Die Nummerierung der Klavierkonzerte Beethovens ist etwas irritierend. Eine frühe Fassung des Klavierkonzerts in C-Dur wird bereits auf 1795 datiert – Beethoven hatte es bei seinem ersten öffentlichen Auftritt in Wien am 29. März 1795 im Rahmen einer “Akademie” gespielt. Nach zahlreichen Bearbeitungen kam es schließlich zur Uraufführung am 2. April 1800 in Wien, bei der Beethoven den Klavierpart wiederum selbst spielte. Und erst gab er es 1801 als Klavierkonzert Nr. 1 in C-Dur op. 15 in Druck, obwohl in der Zwischenzeit längst das Klavierkonzert in B-Dur fertig war, das dann als Nr. 2 bezeichnet wurde. Auch wenn Beethoven selbst es in einem Brief vom 22. April 1801 an Breitkopf & Härtel als “nicht eines seiner besten Werke der Gattung” herunterspielt, weist das C-Dur-Konzert bei aller Nähe zu den klassischen Vorbildern Mozart und Haydn doch schon Beethovens eigenen Gestaltungswillen auf. Allein die Tonartenwechsel und kunstvollen, kaum nachvollziehbaren Modulationen in der Orchesterexposition lassen aufhorchen, bevor, mit schwebender Leichtigkeit, fast im Mozart’schen Duktus das Soloinstrument einsetzt.
Die Popularität Beethovens begründete sich zunächst auf seinen Ruf als außergewöhnlicher Pianist, den er bei zahlreichen Konzerten in den Wiener Salons unter Beweis stellte. Seine Klavierkonzerte, zum eigenen Gebrauch bestimmt, spiegeln denn auch die pianistische Raffinesse wider, mit der Beethoven zu brillieren wusste. Diese nachzuvollziehen, zumal in den von ihm vorgegebenen Tempi, fordert nachfolgende Generationen von Pianisten bis heute aufs Äußerste.
Zeit seines Lebens beschäftigt sich Rudolf Buchbinder mit dem Klavierwerk Beethovens. Bereits mit elf Jahren bewältigte er als damals jüngster Klavierstudent der heutigen Wiener Universität für Musik das C-Dur-Konzert op. 15 im Abstand nur weniger Wochen gleich zweimal hintereinander.

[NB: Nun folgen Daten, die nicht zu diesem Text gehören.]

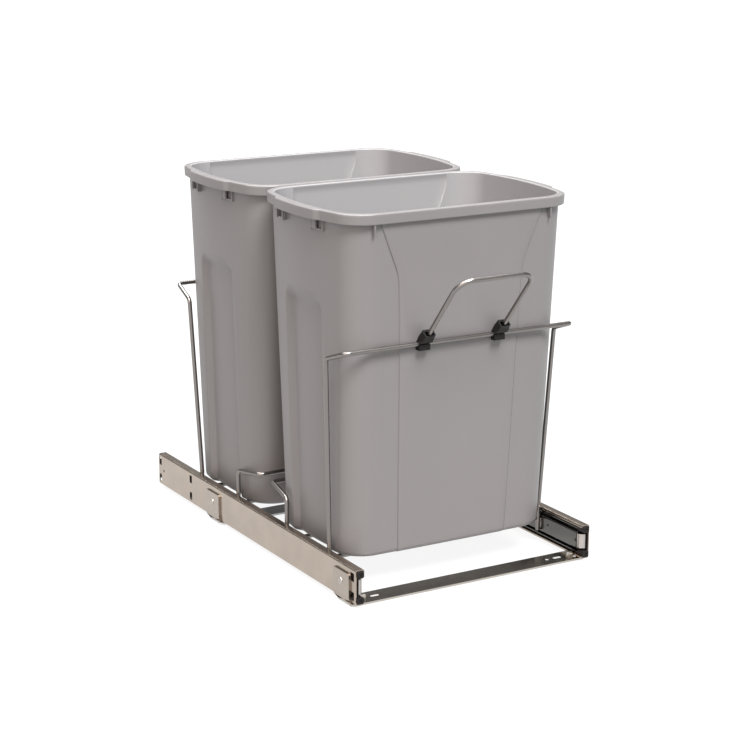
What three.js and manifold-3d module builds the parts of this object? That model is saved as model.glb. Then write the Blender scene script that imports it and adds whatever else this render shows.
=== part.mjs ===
// Pull-out twin waste bin unit: a wire carriage on two full-extension ball slides.
// Millimetres. X runs across the unit, -Y is the front it pulls out of, Z is up.
import * as THREE from 'three';
import { mergeVertices } from 'three/addons/utils/BufferGeometryUtils.js';
import Module from 'manifold-3d';

const wasm = await Module();
wasm.setup();

// ---------------------------------------------------------------- driving dimensions

const GAP = 0.3; // working gap between pieces that touch

// slides
const SLIDE_LENGTH = 570;
const SLIDE_HEIGHT = 45.7;
const SLIDE_DEPTH = 12.7; // across the three closed members
const SLIDE_SPREAD = 354; // over the outer faces of both slides
const SLIDE_SEAT = 1.5; // from the cross bars up to the slides
const SLIDE_CORNER = 2; // rounding of the outer member
const OUTER_SHEET = 1.3;
const MID_SHEET = 1.2;
const INNER_SHEET = 1.2;
const CAGE_SHEET = 0.5;
const OUTER_LIP = 3.2; // turned-in edge of the outer member
const OUTER_BALL = 4; // diameter, between outer and middle member
const INNER_BALL = 3.2; // diameter, between middle and inner member
const BALL_PLAY = 0.32; // each side of a ball
const BALLS_PER_ROW = 6;
const CAGE_LENGTH = 240;
const CAGE_EDGE = 8; // from a cage's end to its last ball
const CAGE_STRIP = 6.4; // width of the strip that holds a row of balls
const MID_FRONT_SETBACK = 10;
const MID_REAR_SETBACK = 4;
const INNER_FRONT_SETBACK = 1.5;
const INNER_REAR_SETBACK = 6;
const END_TAB_RADIUS = 7.8; // curl of the inner member's front tab
const END_TAB_HEIGHT = 19.2;
const BUMPER_PROUD = 2; // bumper ahead of the outer member
const BUMPER_DIMPLE = 2.1; // radius of the round detail on its face
const BUFFER_LENGTH = 3.4;
const BUFFER_HEIGHT = 30;

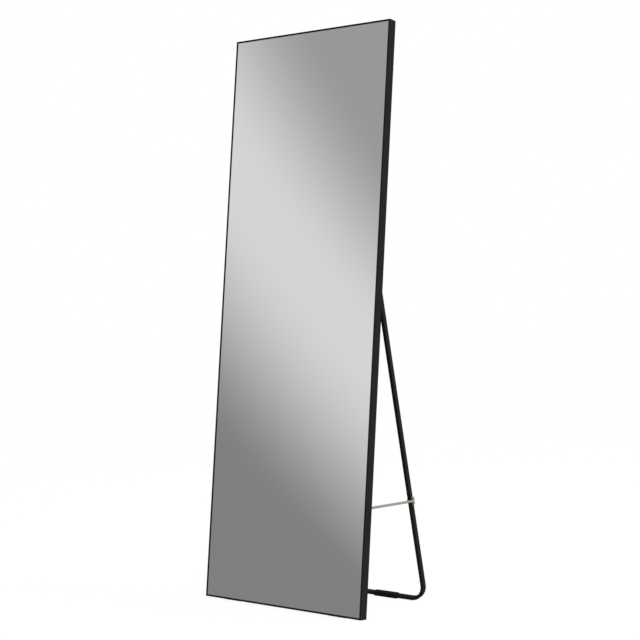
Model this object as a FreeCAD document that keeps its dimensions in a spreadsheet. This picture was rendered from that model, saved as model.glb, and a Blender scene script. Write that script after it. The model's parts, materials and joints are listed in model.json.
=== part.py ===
import FreeCAD, Part
import math
import os
import Sketcher
from FreeCAD import Placement, Rotation, Vector

# A leaning floor mirror: a tall glass in a thin mitred aluminium frame, held up from behind by a
# U-shaped tube stand that hinges on two steel brackets and is stopped by a cord on each side.
#
# Frame of the model, millimetres: +X to the viewer's right, +Y to the back, +Z up. The origin is on
# the floor, at the centre of the object's box. The panel's own pieces are drawn upright, with the
# front face at y = 0 and the bottom edge at z = 0, and the stand's pieces are drawn from the pivot
# axis with the legs hanging down. A Placement then leans each group to where it stands.

doc = FreeCAD.newDocument("leaning_floor_mirror")

# ---------------------------------------------------------------------------------------------
# Driving dimensions
# ---------------------------------------------------------------------------------------------

DIMENSIONS = [
    # the panel as a whole
    ("mirror_height", 1650.0),
    ("mirror_width", 560.0),
    ("lean_angle", 4.84),
    # the frame's extrusion
    ("frame_depth", 28.0),
    ("lip_width", 5.2),
    ("lip_thickness", 1.1),
    ("lip_edge_radius", 0.35),
    ("outer_wall", 1.6),
    ("chamber_width", 32.0),
    ("chamber_wall", 1.4),
    ("edge_radius", 0.7),
    ("cut_overrun", 5.0),
    # what the frame holds
    ("glass_thickness", 4.0),
    ("foam_thickness", 2.0),
    ("board_thickness", 3.0),
    ("glazing_clearance", 0.4),
    ("stack_gap", 0.1),
    # corner keys and the screws that draw the mitres together
    ("key_arm", 72.0),
    ("key_fit", 0.15),
    ("key_pocket_rim", 5.0),
    ("key_pocket_depth", 9.0),
    ("corner_screw_reach", 46.0),
    ("corner_screw_shank", 3.4),
    ("corner_screw_head", 6.2),
    ("corner_screw_length", 11.0),
    ("screw_fit", 0.1),
    # the hinge: bracket, bolt, washers and the insert in the end of each leg
    ("pivot_height", 920.0),
    ("pivot_standoff", 9.0),
    ("pivot_inset", 23.0),
    ("spread_angle", 18.1),
    ("bracket_sheet", 2.0),
    ("bracket_plate_width", 25.0),
    ("bracket_plate_above", 46.0),
    ("bracket_plate_below", 9.0),
    ("bracket_offset", 4.5),
    ("bracket_corner", 3.0),
    ("ear_radius", 6.5),
    ("ear_height", 13.0),
    ("bracket_screw_first", 21.0),
    ("bracket_screw_pitch", 17.0),
    ("bracket_screw_shank", 4.0),
    ("bracket_screw_head", 8.0),
    ("bracket_screw_head_height", 2.6),
    ("bracket_screw_head_top", 4.8),
    ("bracket_screw_length", 9.0),
    ("bolt_diameter", 5.0),
    ("bolt_running_fit", 0.05),
    ("bolt_end", 1.0),
    ("bolt_head", 9.0),
    ("bolt_head_top", 5.8),
    ("bolt_head_height", 2.7),
    ("bolt_socket_flats", 3.0),
    ("bolt_socket_depth", 2.0),
    ("nut_flats", 8.0),
    ("nut_height", 5.0),
    ("nut_collar_height", 1.2),
    ("nut_collar_diameter", 6.9),
    ("washer_thickness", 0.8),
    ("washer_diameter", 11.0),
    ("washer_gap", 0.1),
    ("eye_clearance", 0.5),
    # the stand's tube
    ("tube_width", 10.0),
    ("tube_depth", 15.0),
    ("tube_wall", 1.2),
    ("tube_corner", 1.2),
    ("tube_top_drop", 14.0),
    ("leg_splay", 15.0),
    ("bend_radius", 44.0),
    ("insert_spigot", 30.0),
    ("insert_shoulder", 2.5),
    ("insert_fit", 0.1),
    ("insert_overlap", 1.0),
    ("rivet_drop", 27.0),
    ("rivet_diameter", 3.0),
    ("rivet_fit", 0.1),
    ("rivet_head", 5.2),
    ("rivet_head_height", 0.8),
    # rubber sleeves on the stand's bar
    ("sleeve_length", 80.0),
    ("sleeve_inset", 135.0),
    ("sleeve_wall", 2.1),
    ("sleeve_fit", 0.05),
    ("sleeve_end_bevel", 1.2),
    # rubber pads under the bottom rail
    ("pad_length", 60.0),
    ("pad_inset", 90.0),
    ("pad_front", 16.0),
    ("pad_run", 10.0),
    ("pad_thin", 2.4),
    # stop cords
    ("cord_diameter", 7.5),
    ("cord_height", 300.0),
    ("cord_anchor_inset", 12.0),
    ("grommet_bore_fit", 0.7),
    ("grommet_wall", 1.0),
    ("grommet_flange", 2.0),
    ("grommet_flange_height", 1.0),
    ("stop_knot_diameter", 11.6),
    ("stop_knot_length", 10.4),
    ("stop_knot_gap", 0.85),
    ("leg_hole_fit", 0.4),
    ("knot_height", 24.0),
    ("knot_width", 11.0),
    ("knot_thickness", 11.0),
    ("knot_gap", 0.3),
    ("knot_stub", 7.5),
    # keyhole plates for hanging the panel on a wall
    ("hanger_inset", 100.0),
    ("hanger_length", 56.0),
    ("hanger_height", 22.0),
    ("hanger_corner", 6.6),
    ("hanger_sheet", 1.5),
    ("hanger_hole", 9.0),
    ("hanger_slot", 4.6),
    ("hanger_slot_rise", 9.0),
    ("hanger_hole_drop", 3.0),
    ("hanger_screw_spacing", 42.0),
    ("hanger_screw_shank", 3.4),
    ("hanger_screw_head", 6.6),
    ("hanger_screw_head_height", 2.1),
    ("hanger_screw_head_top", 4.2),
    ("hanger_screw_length", 8.0),
    ("hanger_window_margin", 1.5),
]

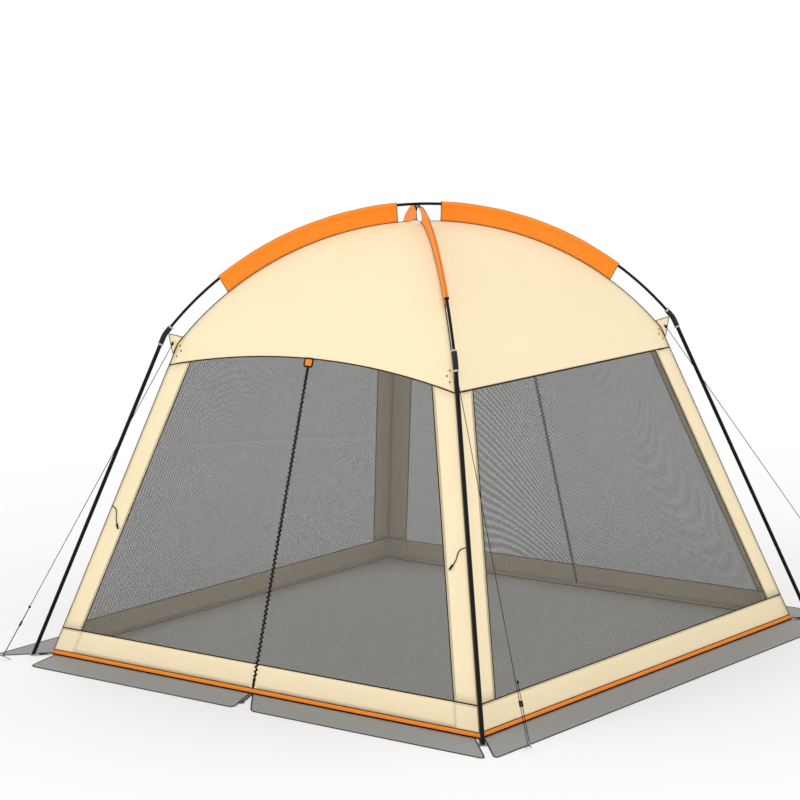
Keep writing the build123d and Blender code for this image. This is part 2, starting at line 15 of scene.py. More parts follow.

Aber so oft er das Werk im Laufe seiner Karriere auch gespielt haben mag – so etwas wie Routine ließ und lässt er dabei nicht zu. Stets aufs Neue studiert er die verschiedenen Partituren und Handschriften seiner umfangreichen Sammlung. Wie sehr Buchbinder dabei ins Detail geht, zeigt beispielsweise die Kadenz am Ende des ersten Satzes. Beethoven, der seine Kadenzen bei den Aufführungen improvisierte, hatte sie erst später aufgeschrieben. Von dieser nun sind drei Fassungen überliefert: eine fragmentarische, die nach 60 Takten abbricht, dann eine kurze und schließlich eine längere, genauer ausgearbeitete, die zumeist in den Konzerten gespielt wird. Auf der Suche nach einer für ihn gültigen Fassung nun entschied sich Rudolf Buchbinder für eine Synthese aus der fragmentarischen und einzelnen Takten der anderen beiden Kadenzen. Auch Fragen der richtigen Tempogestaltung etwa des Mittelsatzes, des Largo, nimmt Rudolf Buchbinder extrem genau, um, ganz im Sinne des Komponisten, zu vermeiden, dass er zu langsam gespielt wird.
Das zweite Album Rudolf Buchbinders seit der Unterzeichnung seines Exklusiv-Vertrages mit der Deutschen Grammophon ist zugleich das erste gemeinsame mit seinem langjährigen Freund, dem Dirigenten Christian Thielemann am Pult der Berliner Philharmoniker.
Ergänzt wird der Livemitschnitt von 2016 durch die “
Sechs Variationen für Klavier für ein eigenes Thema in F-Dur” op. 34, die Rudolf Buchbinder im August 2019 im Zusammenhang mit der Produktion des bereits veröffentlichten und inzwischen sehr erfolgreichen “
Diabelli-Projekts” aufnahm. Es war übrigens der erste der rund 25 Variationszyklen Beethovens, den der Komponist mit einer Opus-Zahl versah.